Average U.S. mortgage interest rates increased for the sixth consecutive week for the week ending February 15, 2018, to the highest level since April 2014, according to Freddie Mac's weekly Primary Mortgage Market Survey.
"Wednesday's Consumer Price Index report showed higher-than-expected inflation; headline consumer price inflation was 2.1 percent year-over-year in January, two-tenths of a percentage point higher than the consensus forecast,"Len Kiefer, Freddie Mac's Deputy Chief Economist, said. "Inflation measures were broad-based, cementing expectations that the Federal Reserve will go forward with monetary tightening later this year.
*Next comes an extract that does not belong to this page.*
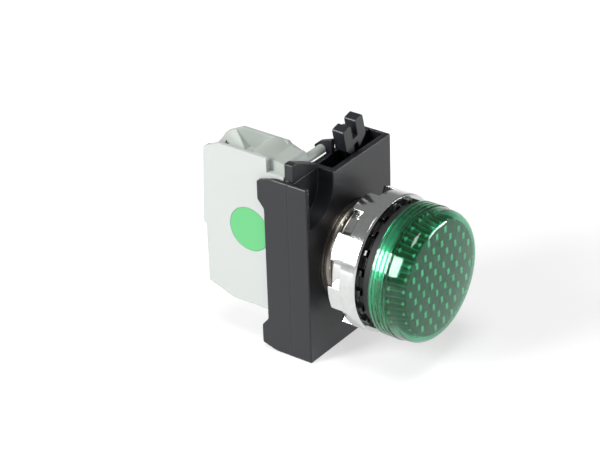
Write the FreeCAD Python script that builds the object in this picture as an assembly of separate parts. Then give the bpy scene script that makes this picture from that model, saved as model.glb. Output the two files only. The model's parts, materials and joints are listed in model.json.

Following this news, the 10-year Treasury reached its highest level since January 2014, climbing above 2.90 percent. Mortgage rates have also surged. After jumping 10 basis points last week, the 30-year fixed-rate mortgage rose 6 basis points to 4.38 percent, its highest level since April 2014."
The 15-year, fixed rate mortgage increased seven basis points to 3.84 percent, with an average 0.5 point. A year ago, the 15-year note averaged 3.35 percent.
The five-year, adjustable rate mortgage averaged 3.63 percent, with an average 0.4 point, up from 3.57 percent the previous week and 3.18 percent the previous year.